0-5m – Use this form to let me know what you are struggling with in trying to become a more inclusive educator and let’s start a dialogue. The cohort starts this month and there are a few spots left.

This week was supposed to be all about how to talk to children in times of civil unrest. Those of you who watch SmallBites know that I firmly believe we should strive to be one nation under God. However, I forgot that there are some folks, as much as I hate to admit it, who want that one nation to be a nation of Whites only. Many, who won’t quite go that far, believe that the nation should be at least whites only in power. That is, I’m sure, as difficult to read as it is for me to write.

In addition to my own son’s run-ins with White men who want him to go back to where he came from, I have seen people in power aid and abet insurrection and move us toward civil war. I have seen this country go from something I wanted to believe in to something I am almost afraid of. I know that as a Black person there is a certain lack of safety for me just by the virtue of my skin color. Did you know, for instance that Black and indigenous females are more likely to be targeted by human traffickers?

Still, I have been indoctrinated enough to believe that I’ll be ok. This is a democracy, and I will be OK. But is it? We’re no longer considered a full democracy, and there is evil in high places. Online spaces like Gab, Signal, Telegram and others are now quiet hubs for people who hate me to congregate and plan my demise. Sound dramatic? It might be. But– it may not be. I drove to Arkansas 2 years ago past a field where they were burning crosses. School districts have beefed up security because their students have been threatened on social media with kidnappings and lynchings. This is not a movie, this is America.

What does any of this have to do with teaching and learning? Everything.

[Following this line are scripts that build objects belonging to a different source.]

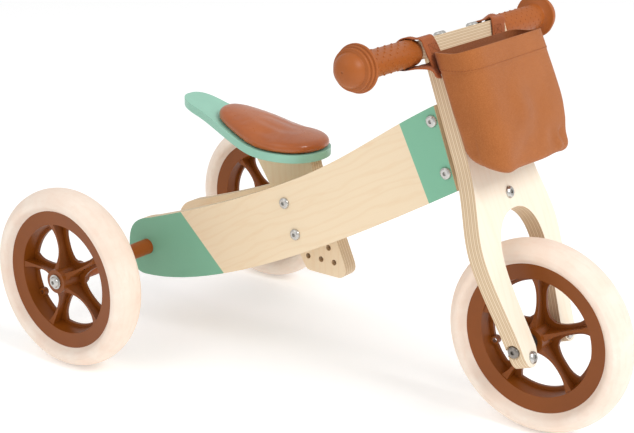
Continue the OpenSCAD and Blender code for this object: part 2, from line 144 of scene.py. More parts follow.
def lathe(name, profile, centre, steps):
    """A ring turned about the y axis through centre. The profile is (radius, y), and closed."""
    rows = [[centre + Vector((r * math.cos(a), y, r * math.sin(a)))
             for a in (2 * math.pi * k / steps for k in range(steps))] for r, y in profile]
    return add_mesh(name, [v for row in rows for v in row], bridge(rows, closed=True))


def curve(a, b, c, d, count):
    """Points of a cubic curve from a to d, pulled towards b and c, without its last point."""
    points = []
    for i in range(count):
        t = i / count
        s = 1 - t
        points.append(tuple(s ** 3 * p + 3 * s * s * t * q + 3 * s * t * t * m + t ** 3 * n
                            for p, q, m, n in zip(a, b, c, d)))
    return points


def smoothstep(low, high, x):
    """0 at low and 1 at high, with an easy start and end."""
    t = min(max((x - low) / (high - low), 0.0), 1.0)
    return t * t * (3 - 2 * t)


MERGE_DISTANCE = 0.002 * MM
COPLANAR = math.radians(0.4)         # faces that meet more flatly than this become one
SHARP = math.radians(32)             # edges sharper than this are rounded


def softened(node, width, slot, finishes, pick=None):
    """A copy of a CAD node with clean faces and rounded edges, in place of that node.
    pick(normal) chooses one of the finishes for each face."""
    source = frame["nodes"][node]
    mesh = bpy.data.meshes.new(node + "_soft")
    work = bmesh.new()
    work.from_mesh(source.data)
    bmesh.ops.remove_doubles(work, verts=work.verts, dist=MERGE_DISTANCE)
    bmesh.ops.dissolve_limit(work, angle_limit=COPLANAR, verts=work.verts, edges=work.edges)
    sharp = [e for e in work.edges if len(e.link_faces) == 2 and e.calc_face_angle() > SHARP]
    bmesh.ops.bevel(work, geom=sharp, offset=width, segments=2, profile=0.6,
                    affect="EDGES", clamp_overlap=True)
    bmesh.ops.recalc_face_normals(work, faces=work.faces)
    if pick:
        for face in work.faces:
            face.material_index = pick(face.normal)
    work.to_mesh(mesh)
    work.free()
    mesh.polygons.foreach_set("use_smooth", [True] * len(mesh.polygons))
    obj = bpy.data.objects.new(node + "_soft", mesh)
    bpy.context.scene.collection.objects.link(obj)
    for finish in finishes:
        mesh.materials.append(finish)
    weighted = obj.modifiers.new("flat_faces", "WEIGHTED_NORMAL")
    weighted.weight = 80
    weighted.keep_sharp = True
    place(obj, node, slot)
    return obj


def place(obj, node, slot):
    """obj stands for this CAD node, which is hidden, and rides on its body. slot is not used.
    """
    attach(obj, frame["nodes"][node]["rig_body"])
    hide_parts(node)


# Material helpers ---------------------------------------------------------------------

def rgb(red, green, blue):
    """A colour given as a screen shows it, from 0 to 255."""
    linear = [c / 255 / 12.92 if c / 255 <= 0.04045 else ((c / 255 + 0.055) / 1.055) ** 2.4
              for c in (red, green, blue)]
    return (*linear, 1.0)


class Finish:
    """A Principled material. Its methods add nodes and return their output sockets."""

    def __init__(self, name, colour, roughness, settings=None):
        self.material = bpy.data.materials.new(name)
        self.material.use_nodes = True
        self.nodes = self.material.node_tree.nodes
        self.links = self.material.node_tree.links
        self.shader = self.nodes["Principled BSDF"]
        self.place = self.nodes.new("ShaderNodeTexCoord").outputs["Object"]
        self.set("Base Color", colour)
        self.set("Roughness", roughness)
        for key, value in (settings or {}).items():
            self.set(key, value)

    def set(self, key, value, node=None):
        """Links a socket to an input, or gives the input a plain value."""
        socket = (node or self.shader).inputs[key]
        if isinstance(value, bpy.types.NodeSocket):
            self.links.new(value, socket)
        else:
            socket.default_value = value

    def add(self, kind, inputs, output=0, **properties):
        """Adds a node and returns one of its outputs."""
        node = self.nodes.new("ShaderNode" + kind)
        for key, value in properties.items():
            setattr(node, key, value)
        for key, value in inputs.items():
            self.set(key, value, node)
        return node.outputs[output]

    def math(self, operation, a, b=0.0):
        return self.add("Math", {0: a, 1: b}, operation=operation)

    def dot(self, vector, direction):
        return self.add("VectorMath", {0: vector, 1: direction}, "Value",
                        operation="DOT_PRODUCT")

    def scaled(self, vector, scale):
        return self.add("Mapping", {"Vector": vector, "Scale": scale})

    def noise(self, vector, scale, detail=2.0, roughness=0.5):
        return self.add("TexNoise", {"Vector": vector, "Scale": scale, "Detail": detail,
                                     "Roughness": roughness})

    def ramp(self, factor, stops):
        node = self.nodes.new("ShaderNodeValToRGB")
        self.links.new(factor, node.inputs["Fac"])
        elements = node.color_ramp.elements
        while len(elements) < len(stops):
            elements.new(0.5)
        for element, (position, colour) in zip(elements, stops):
            element.position = position
            element.color = colour
        return node.outputs["Color"]

    def grey(self, factor, low, high, value_low=0.0, value_high=1.0):
        """factor rescaled from low..high to value_low..value_high, and clamped."""
        return self.add("MapRange", {"Value": factor, "From Min": low, "From Max": high,
                                     "To Min": value_low, "To Max": value_high})

    def mix(self, factor, a, b):
        """Colour a where factor is 0, and b where it is 1."""
        return self.add("Mix", {0: factor, 6: a, 7: b}, 2, data_type="RGBA")

    def bump(self, height, strength, distance):
        self.set("Normal", self.add("Bump", {"Height": height, "Strength": strength,
                                             "Distance": distance}))


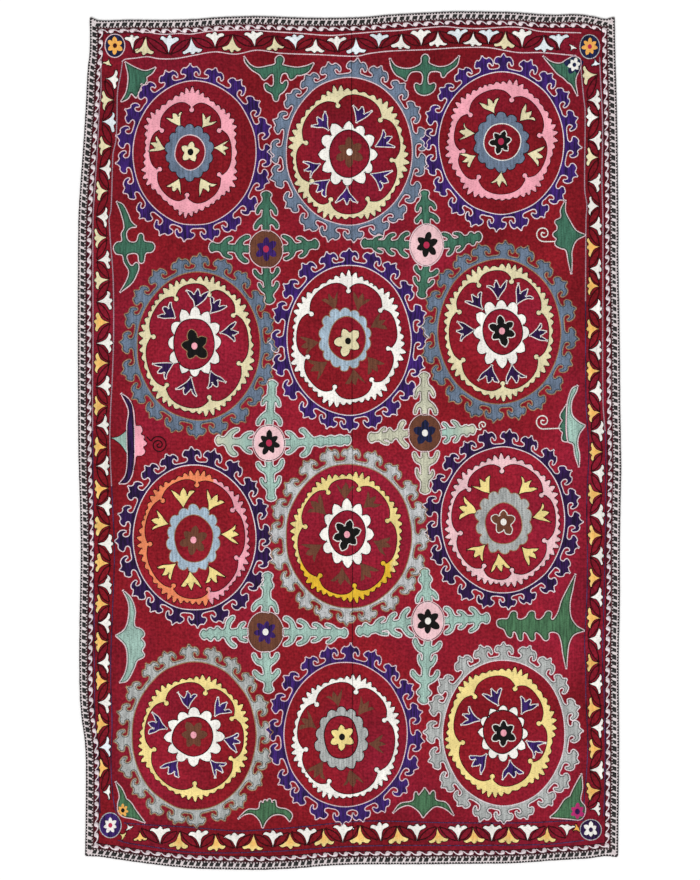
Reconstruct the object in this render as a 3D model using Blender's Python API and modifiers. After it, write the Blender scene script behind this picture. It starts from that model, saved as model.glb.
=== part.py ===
"""A large embroidered suzani lying flat on its back: two loom widths of red cotton joined at a centre
seam, and a narrow woven tape sewn over the cloth's edge along all four sides, mitred at the corners.

Metres, +Z up. The origin is under the middle of the textile, on the surface that it lies on. +X runs
across its width, and +Y along its length towards the edge that was on top when it hung."""

import math

import bmesh
import bpy

# The whole textile, over its edging tape
WIDTH = 1.500
LENGTH = 2.370

# The pieces that are sewn together. The tape reaches a little past the cloth that it covers.
CLOTH_THICK = 0.0015
TAPE_THICK = 0.0012
TAPE_WIDTH = 0.022
TAPE_OVERHANG = 0.0010
GAP = 0.0003

# The two loom widths aren't quite equal, and their seam leans a little
SEAM_TOP_X = 0.0055
SEAM_BOTTOM_X = 0.0095

# How closely the solids follow the outline and the ridges
CELL = 0.045
TAPE_CELL = 0.040

# How far each edge draws in from the full width or length, read along it.
# Left and right: distance down from the top, inset. Top and bottom: distance from the left, inset.
LEFT_EDGE = [
    (0.014, 0.033),
    (0.106, 0.033),
    (0.161, 0.027),
    (0.244, 0.023),
    (0.382, 0.014),
    (0.520, 0.004),
    (0.600, 0.001),
    (0.880, 0.000),
    (1.155, 0.001),
    (1.270, 0.003),
    (1.400, 0.007),
    (1.520, 0.008),
    (1.680, 0.005),
    (1.800, 0.004),
    (1.900, 0.006),
    (1.956, 0.011),
    (2.012, 0.019),
    (2.070, 0.022),
    (2.180, 0.022),
    (2.332, 0.020),
]
RIGHT_EDGE = [
    (0.014, 0.018),
    (0.130, 0.016),
    (0.270, 0.012),
    (0.385, 0.010),
    (0.570, 0.008),
    (0.690, 0.008),
    (0.800, 0.006),
    (0.935, 0.004),
    (1.070, 0.003),
    (1.200, 0.001),
    (1.270, 0.000),
    (1.350, 0.002),
    (1.490, 0.004),
    (1.625, 0.004),
    (1.790, 0.007),
    (2.040, 0.006),
    (2.240, 0.008),
    (2.335, 0.009),
]
TOP_EDGE = [
    (0.033, 0.014),
    (0.050, 0.023),
    (0.075, 0.025),
    (0.145, 0.023),
    (0.225, 0.024),
    (0.310, 0.022),
    (0.390, 0.016),
    (0.500, 0.013),
    (0.610, 0.017),
    (0.700, 0.018),
    (0.800, 0.015),
    (0.860, 0.009),
    (0.970, 0.003),
    (1.040, 0.000),
    (1.140, 0.001),
    (1.200, 0.002),
    (1.300, 0.009),
    (1.380, 0.008),
    (1.430, 0.015),
    (1.456, 0.021),
    (1.482, 0.014),
]
BOTTOM_EDGE = [
    (0.020, 0.038),
    (0.060, 0.036),
    (0.116, 0.028),
    (0.171, 0.020),
    (0.227, 0.013),
    (0.282, 0.007),
    (0.337, 0.003),
    (0.420, 0.001),
    (0.500, 0.000),
    (0.560, 0.002),
    (0.615, 0.005),
    (0.670, 0.010),
    (0.750, 0.014),
    (0.830, 0.015),
    (0.930, 0.015),
    (1.030, 0.016),
    (1.140, 0.017),
    (1.200, 0.018),
    (1.250, 0.021),
    (1.330, 0.027),
    (1.414, 0.032),
    (1.456, 0.038),
    (1.491, 0.035),
]

# Soft ridges where the cloth stands off the surface: centre x, centre y, the ridge's direction in
# degrees anticlockwise from +X, its length, its width and its height.
RIDGES = [
    (0.500, 0.820, -40, 0.340, 0.130, 0.0040),
    (0.310, 0.790, 12, 0.300, 0.120, 0.0030),
    (0.600, 0.880, -62, 0.300, 0.130, 0.0045),
    (0.560, 0.270, 4, 0.300, 0.120, 0.0030),
    (0.520, 0.000, 3, 0.380, 0.120, 0.0035),
    (0.420, -0.260, -4, 0.460, 0.120, 0.0030),
    (-0.520, 0.560, -75, 0.320, 0.130, 0.0035),
    (-0.540, -0.505, -62, 0.340, 0.140, 0.0045),
    (-0.600, -0.770, -80, 0.400, 0.140, 0.0050),
    (-0.560, -0.950, -50, 0.300, 0.130, 0.0040),
    (-0.300, 0.020, 8, 0.320, 0.130, 0.0030),
    (0.610, -0.640, 86, 0.380, 0.130, 0.0040),
    (0.070, -0.700, 88, 0.400, 0.120, 0.0030),
    (-0.100, 0.395, 80, 0.320, 0.120, 0.0030),
    (0.180, 1.020, 6, 0.340, 0.120, 0.0030),
]

# The firm tape holds the margin flat: the ridges die away over this distance inside it
FLAT_MARGIN = TAPE_WIDTH + 0.004
RIDGES_DIE_OVER = 0.060

RED_COTTON = (0.30, 0.012, 0.030, 1.0)
BLACK_AND_WHITE_WEAVE = (0.32, 0.30, 0.30, 1.0)
CLOTH_ROUGHNESS = 0.85
SHARP_ANGLE = math.radians(40)


def smooth_between(rows, at):
    """The second column of rows at a value of the first, on a smooth curve through the rows."""
    last = len(rows) - 1
    if at <= rows[0][0]:
        return rows[0][1]
    if at >= rows[last][0]:
        return rows[last][1]
    i = max(n for n in range(last) if rows[n][0] <= at)
    (x1, y1), (x2, y2) = rows[i], rows[i + 1]
    x0, y0 = rows[max(i - 1, 0)]
    x3, y3 = rows[min(i + 2, last)]
    step = x2 - x1
    slope_in = (y2 - y0) / (x2 - x0) * step
    slope_out = (y3 - y1) / (x3 - x1) * step
    t = (at - x1) / step
    blend = t * t * (3 - 2 * t)
    return y1 + (y2 - y1) * blend + slope_in * t * (1 - t) ** 2 - slope_out * (1 - t) * t**2


def inset(rows, share):
    """How far an edge draws in at a share of the way along it."""
    first, last = rows[0][0], rows[-1][0]
    return smooth_between(rows, first + share * (last - first))


def mix(start, end, share):
    return start + (end - start) * share


def cloth_x(across, down):
    return mix(inset(LEFT_EDGE, down) - WIDTH / 2, WIDTH / 2 - inset(RIGHT_EDGE, down), across)


def cloth_y(across, down):
    return mix(LENGTH / 2 - inset(TOP_EDGE, across), inset(BOTTOM_EDGE, across) - LENGTH / 2, down)


def hump(share):
    """A smooth bump, 1 at 0, that is 0 and level from 1 on."""
    return math.cos(math.pi / 2 * min(abs(share), 1)) ** 2


def lift(x, y, across, down):
    """How far the cloth's underside stands off the surface."""
    from_edge = min(across * WIDTH, (1 - across) * WIDTH, down * LENGTH, (1 - down) * LENGTH)
    if from_edge <= FLAT_MARGIN:
        return 0.0
    height = 0.0
    for centre_x, centre_y, degrees, length, width, high in RIDGES:
        turn = math.radians(degrees)
        dx, dy = x - centre_x, y - centre_y
        along = dx * math.cos(turn) + dy * math.sin(turn)
        aside = dy * math.cos(turn) - dx * math.sin(turn)
        height += high * hump(2 * along / length) * hump(2 * aside / width)
    return height * (1 - hump((from_edge - FLAT_MARGIN) / RIDGES_DIE_OVER))


def sheet_piece(name, columns, rows, lay, thick, colour):
    """A closed sheet: a grid whose points lay() puts in place, given shares from 0 to 1 of the way
    along +X and down the grid, and then its thickness, upwards."""
    shape = bmesh.new()
    bmesh.ops.create_grid(shape, x_segments=columns, y_segments=rows, size=0.5)
    for vert in shape.verts:
        vert.co = lay(vert.co.x + 0.5, 0.5 - vert.co.y)
    mesh = bpy.data.meshes.new(name)
    shape.to_mesh(mesh)
    shape.free()
    mesh.materials.append(colour)
    mesh.shade_smooth()
    mesh.set_sharp_from_angle(angle=SHARP_ANGLE)
    piece = bpy.data.objects.new(name, mesh)
    textile.objects.link(piece)
    wall = piece.modifiers.new("Thickness", "SOLIDIFY")
    wall.thickness = thick
    wall.offset = 1.0
    return piece


def past_tape(share, run, count):
    """Turns even shares of a run into ones whose first step is the tape's width."""
    step = round(share * count)
    if step == 0:
        return 0.0
    return mix(TAPE_WIDTH / run, 1.0, (step - 1) / (count - 1))


def ground_panel(name, on_left, colour):
    """One loom width of the ground, from under the tape to the centre seam."""
    columns = round(WIDTH / 2 / CELL)
    half_rows = round(LENGTH / 2 / CELL)

    def lay(rightward, downward):
        from_end = past_tape(2 * min(downward, 1 - downward), LENGTH / 2, half_rows) / 2
        from_end = max(from_end, TAPE_OVERHANG / LENGTH)
        down = from_end if downward < 0.5 else 1 - from_end
        left, right = cloth_x(0, down), cloth_x(1, down)
        seam = mix(SEAM_TOP_X, SEAM_BOTTOM_X, down)
        if on_left:
            x = mix(left + TAPE_OVERHANG, seam - GAP / 2, past_tape(rightward, WIDTH / 2, columns))
        else:
            x = mix(right - TAPE_OVERHANG, seam + GAP / 2, past_tape(1 - rightward, WIDTH / 2, columns))
        across = (x - left) / (right - left)
        y = cloth_y(across, down)
        return x, y, lift(x, y, across, down)

    sheet_piece(name, columns, 2 * half_rows, lay, CLOTH_THICK, colour)


def tape_strip(name, upright, at_far_side, colour):
    """One side of the edging tape, laid on the cloth's flat margin and mitred at both ends."""
    run, span = (LENGTH, WIDTH) if upright else (WIDTH, LENGTH)
    steps = round(run / TAPE_CELL)

    def lay(rightward, downward):
        along, aside = (downward, rightward) if upright else (rightward, downward)
        inward = TAPE_WIDTH * (1 - aside if at_far_side else aside)
        mitre = inward + GAP
        along = (mitre + along * (run - 2 * mitre)) / run
        aside = 1 - inward / span if at_far_side else inward / span
        across, down = (aside, along) if upright else (along, aside)
        return cloth_x(across, down), cloth_y(across, down), CLOTH_THICK + GAP

    columns, rows = (1, steps) if upright else (steps, 1)
    sheet_piece(name, columns, rows, lay, TAPE_THICK, colour)


def fabric(name, colour):
    made = bpy.data.materials.new(name)
    made.use_nodes = True
    shader = made.node_tree.nodes["Principled BSDF"]
    shader.inputs["Base Color"].default_value = colour
    shader.inputs["Roughness"].default_value = CLOTH_ROUGHNESS
    shader.inputs["Metallic"].default_value = 0.0
    return made


for old in list(bpy.data.objects):
    bpy.data.objects.remove(old)
textile = bpy.data.collections.new("suzani_textile")
bpy.context.scene.collection.children.link(textile)

red_cotton = fabric("red_cotton", RED_COTTON)
patterned_tape = fabric("patterned_tape", BLACK_AND_WHITE_WEAVE)
ground_panel("ground_left", True, red_cotton)
ground_panel("ground_right", False, red_cotton)
tape_strip("tape_top", False, False, patterned_tape)
tape_strip("tape_bottom", False, True, patterned_tape)
tape_strip("tape_left", True, False, patterned_tape)
tape_strip("tape_right", True, True, patterned_tape)
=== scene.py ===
# %% [markdown]
# # A suzani, spread flat
# A suzani is a large cotton cloth covered in silk embroidery. This one is two loom widths of red
# cotton, joined at a centre seam, with twelve rosettes, small crosses between them, a border of
# tulips and a narrow woven tape sewn round the edge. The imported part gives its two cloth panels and
# four tapes as plain solids. This script dresses them: finer cloth, raised silk, chain stitch and a
# woven tape, and a pale studio seen from straight above.

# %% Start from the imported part
import math
import random

import bpy
import numpy as np
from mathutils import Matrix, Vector
from mathutils.geometry import delaunay_2d_cdt


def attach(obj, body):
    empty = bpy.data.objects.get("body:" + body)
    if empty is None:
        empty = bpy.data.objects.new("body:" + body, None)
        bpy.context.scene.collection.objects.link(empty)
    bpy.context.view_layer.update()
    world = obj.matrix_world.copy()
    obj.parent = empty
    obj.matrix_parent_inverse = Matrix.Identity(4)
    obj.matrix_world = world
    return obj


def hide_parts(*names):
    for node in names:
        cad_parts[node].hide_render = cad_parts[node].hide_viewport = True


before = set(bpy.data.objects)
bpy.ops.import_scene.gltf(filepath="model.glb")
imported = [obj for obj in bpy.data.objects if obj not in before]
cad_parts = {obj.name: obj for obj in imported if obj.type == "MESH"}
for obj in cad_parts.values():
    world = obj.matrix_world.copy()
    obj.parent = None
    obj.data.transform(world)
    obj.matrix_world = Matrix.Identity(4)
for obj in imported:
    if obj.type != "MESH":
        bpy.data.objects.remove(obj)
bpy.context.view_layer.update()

# %% [markdown]
# ## How the cloth lies
# Hand-woven cloth that has been washed and hung is never a true rectangle, so each edge draws in by
# some millimetres along its way, and parts of the cloth stand off the floor in low, soft ridges. The
# same measures shaped the part, so everything here follows it. Sharp folds from storage are added
# as shallow creases, which are too fine for the part.

# %% Outline and ridges, in metres
WIDTH, LENGTH = 1.500, 2.370
CLOTH_THICK, TAPE_THICK = 0.0015, 0.0012
TAPE_WIDTH, TAPE_OVERHANG, GAP = 0.022, 0.0010, 0.0003
SEAM_TOP_X, SEAM_BOTTOM_X = 0.0055, 0.0095

LEFT_EDGE = [
    (0.014, 0.033), (0.106, 0.033), (0.161, 0.027), (0.244, 0.023), (0.382, 0.014),
    (0.520, 0.004), (0.600, 0.001), (0.880, 0.000), (1.155, 0.001), (1.270, 0.003),
    (1.400, 0.007), (1.520, 0.008), (1.680, 0.005), (1.800, 0.004), (1.900, 0.006),
    (1.956, 0.011), (2.012, 0.019), (2.070, 0.022), (2.180, 0.022), (2.332, 0.020),
]
RIGHT_EDGE = [
    (0.014, 0.018), (0.130, 0.016), (0.270, 0.012), (0.385, 0.010), (0.570, 0.008),
    (0.690, 0.008), (0.800, 0.006), (0.935, 0.004), (1.070, 0.003), (1.200, 0.001),
    (1.270, 0.000), (1.350, 0.002), (1.490, 0.004), (1.625, 0.004), (1.790, 0.007),
    (2.040, 0.006), (2.240, 0.008), (2.335, 0.009),
]
TOP_EDGE = [
    (0.033, 0.014), (0.050, 0.023), (0.075, 0.025), (0.145, 0.023), (0.225, 0.024),
    (0.310, 0.022), (0.390, 0.016), (0.500, 0.013), (0.610, 0.017), (0.700, 0.018),
    (0.800, 0.015), (0.860, 0.009), (0.970, 0.003), (1.040, 0.000), (1.140, 0.001),
    (1.200, 0.002), (1.300, 0.009), (1.380, 0.008), (1.430, 0.015), (1.456, 0.021),
    (1.482, 0.014),
]
BOTTOM_EDGE = [
    (0.020, 0.038), (0.060, 0.036), (0.116, 0.028), (0.171, 0.020), (0.227, 0.013),
    (0.282, 0.007), (0.337, 0.003), (0.420, 0.001), (0.500, 0.000), (0.560, 0.002),
    (0.615, 0.005), (0.670, 0.010), (0.750, 0.014), (0.830, 0.015), (0.930, 0.015),
    (1.030, 0.016), (1.140, 0.017), (1.200, 0.018), (1.250, 0.021), (1.330, 0.027),
    (1.414, 0.032), (1.456, 0.038), (1.491, 0.035),
]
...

If you believe that all your students have equitable opportunities for learning–and even for safety– you are misguided. Learn, read, research to find out whether your students really are safe. And if they feel unsafe, please, don’t try to convince them otherwise. You can, however, remind them that safety is a luxury but not a condition of success or even wellbeing. Read them the words of Maya Angelou. Let them know that there is a resilience in our spirit and that we will continue to rise. Tell that to your Black students, your Brown and indigenous students, students from sexual minorities and any other students who don’t fit the mold of insurrectionists. Mostly, tell them that you stand by them and that, although you may not know what it’s like to be in their shoes, you will walk beside them.